Give the data below again, word for word.

— start of Given material —

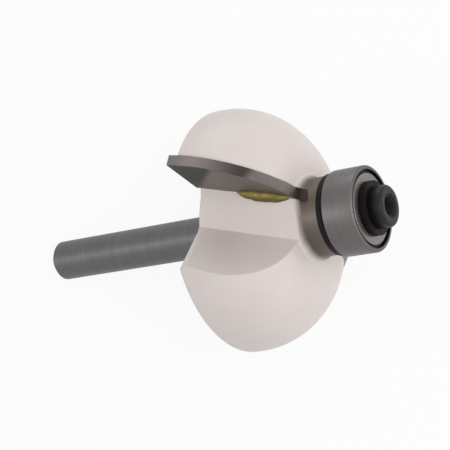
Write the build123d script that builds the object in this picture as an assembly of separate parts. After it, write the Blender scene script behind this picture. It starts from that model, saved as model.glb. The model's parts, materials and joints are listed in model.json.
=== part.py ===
from build123d import *
from math import cos, degrees, radians, sin, sqrt, tan
import os

# A two-wing cove router bit with a guide bearing on its nose, in millimetres.
#
# Every piece is first modelled in the bit's own frame: Z is the bit's axis and points from
# the shank to the nose, and Z = 0 is the centre of the quarter-round cutting profile.
# seat_on_bench() then lays the finished bit on the bench, where it rests on three points.

# Shank
shank_d = 6.35            # the collet size
shank_length = 32.1       # from the end to where the back of the head would meet it
shank_chamfer = 0.7

# Cutting profile and head
cove_r = 12.7             # radius of the cove that the bit cuts
cutting_land = 1.6        # straight stretch of the cutting edge behind the arc
edge_stand_out = 0.56     # how far the cutting edge stands proud of the painted head
edge_stand_back = 1.1     # and how far its corner stands behind the head's rim
back_angle = 14.2         # how far the back of the head leans off a flat face, in degrees
hub_cone_d = 17.0         # where the back of the head steepens towards the shank
hub_cone_angle = 27.0
collar_d = 11.7           # unpainted collar between the head and the bearing
collar_length = 3.66
neck_cone = 0.9           # width of the short cone from the head's front to the collar
neck_cone_length = 1.1

# Gullets: two channels through the head, skewed along the axis
gullet_depth_x = 5.95     # height of the gullet's floor over the axis
rake_slope_angle = 23.5   # how far the rake face leans over, seen along the axis
rake_offset = 6.6         # from the axis to the rake face, along the floor, at Z = 0
rake_skew_angle = 14.0    # how far the rake face turns across the floor, towards the nose
heel_offset = 0.5         # from the axis to the foot of the heel facet, at Z = 0
heel_skew_angle = 14.6
heel_angle_back = 4.0     # lean of the heel facet at the gullet's back end
heel_angle_front = 36.0   # and at its front end: the facet is twisted between the two
heel_bevel_front = 1.3    # the bevel behind the heel facet, along the facet's rim
heel_bevel_back = 1.2     # and along the rim of the head's back
gullet_overrun = 2.0      # how far the channel is drawn past each end of the head

# Carbide tips, brazed into pockets in the rake faces
tip_thickness = 1.8
tip_relief_angle = 10.0   # clearance behind the cutting edge
tip_end_relief_angle = 8.0
tip_back_angle = 11.0     # lean of the tip's end behind the cutting edge
tip_nose_land = 1.6       # stretch of the tip past the arc, level with the bearing
tip_nose_depth = 0.9      # how far that stretch reaches down the rake face under the floor
braze_gap = 0.12
bead_length = 8.8         # the bead of braze left along the foot of the rake face
bead_middle_z = 7.8
bead_r = 1.0              # its greatest thickness

# Guide bearing, a shielded ball bearing of inch series
bearing_od = 12.7
bearing_bore = 4.7625
bearing_width = 4.978
bearing_edge = 0.3        # chamfer of the outer ring's rims
inner_ring_wall = 1.07    # thickness of the rings beside their grooves
outer_ring_wall = 1.05
ball_d = 2.381
ball_count = 7
ball_sides = 12           # the balls are many-sided, because seven round ones are heavy
groove_clearance = 0.04   # between a ball and its groove, all round
cage_wall = 0.55
cage_width = 3.0
cage_pocket_clearance = 0.05
seal_thickness = 0.4
seal_recess = 0.16        # from the bearing's face to the seal
seal_seat_depth = 0.35    # how far the seal's rim sits into the outer ring
seal_gap = 0.1            # between the seal's lip and the inner ring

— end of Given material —

■ Reply to the exercise
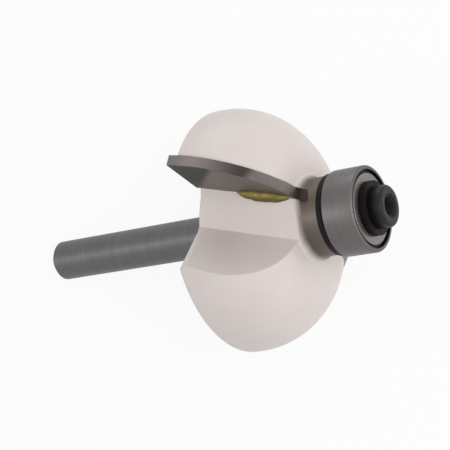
Write the build123d script that builds the object in this picture as an assembly of separate parts. After it, write the Blender scene script behind this picture. It starts from that model, saved as model.glb. The model's parts, materials and joints are listed in model.json.
=== part.py ===
from build123d import *
from math import cos, degrees, radians, sin, sqrt, tan
import os

# A two-wing cove router bit with a guide bearing on its nose, in millimetres.
#
# Every piece is first modelled in the bit's own frame: Z is the bit's axis and points from
# the shank to the nose, and Z = 0 is the centre of the quarter-round cutting profile.
# seat_on_bench() then lays the finished bit on the bench, where it rests on three points.

# Shank
shank_d = 6.35            # the collet size
shank_length = 32.1       # from the end to where the back of the head would meet it
shank_chamfer = 0.7

# Cutting profile and head
cove_r = 12.7             # radius of the cove that the bit cuts
cutting_land = 1.6        # straight stretch of the cutting edge behind the arc
edge_stand_out = 0.56     # how far the cutting edge stands proud of the painted head
edge_stand_back = 1.1     # and how far its corner stands behind the head's rim
back_angle = 14.2         # how far the back of the head leans off a flat face, in degrees
hub_cone_d = 17.0         # where the back of the head steepens towards the shank
hub_cone_angle = 27.0
collar_d = 11.7           # unpainted collar between the head and the bearing
collar_length = 3.66
neck_cone = 0.9           # width of the short cone from the head's front to the collar
neck_cone_length = 1.1

# Gullets: two channels through the head, skewed along the axis
gullet_depth_x = 5.95     # height of the gullet's floor over the axis
rake_slope_angle = 23.5   # how far the rake face leans over, seen along the axis
rake_offset = 6.6         # from the axis to the rake face, along the floor, at Z = 0
rake_skew_angle = 14.0    # how far the rake face turns across the floor, towards the nose
heel_offset = 0.5         # from the axis to the foot of the heel facet, at Z = 0
heel_skew_angle = 14.6
heel_angle_back = 4.0     # lean of the heel facet at the gullet's back end
heel_angle_front = 36.0   # and at its front end: the facet is twisted between the two
heel_bevel_front = 1.3    # the bevel behind the heel facet, along the facet's rim
heel_bevel_back = 1.2     # and along the rim of the head's back
gullet_overrun = 2.0      # how far the channel is drawn past each end of the head

# Carbide tips, brazed into pockets in the rake faces
tip_thickness = 1.8
tip_relief_angle = 10.0   # clearance behind the cutting edge
tip_end_relief_angle = 8.0
tip_back_angle = 11.0     # lean of the tip's end behind the cutting edge
tip_nose_land = 1.6       # stretch of the tip past the arc, level with the bearing
tip_nose_depth = 0.9      # how far that stretch reaches down the rake face under the floor
braze_gap = 0.12
bead_length = 8.8         # the bead of braze left along the foot of the rake face
bead_middle_z = 7.8
bead_r = 1.0              # its greatest thickness

# Guide bearing, a shielded ball bearing of inch series
bearing_od = 12.7
bearing_bore = 4.7625
bearing_width = 4.978
bearing_edge = 0.3        # chamfer of the outer ring's rims
inner_ring_wall = 1.07    # thickness of the rings beside their grooves
outer_ring_wall = 1.05
ball_d = 2.381
ball_count = 7
ball_sides = 12           # the balls are many-sided, because seven round ones are heavy
groove_clearance = 0.04   # between a ball and its groove, all round
cage_wall = 0.55
cage_width = 3.0
cage_pocket_clearance = 0.05
seal_thickness = 0.4
seal_recess = 0.16        # from the bearing's face to the seal
seal_seat_depth = 0.35    # how far the seal's rim sits into the outer ring
seal_gap = 0.1            # between the seal's lip and the inner ring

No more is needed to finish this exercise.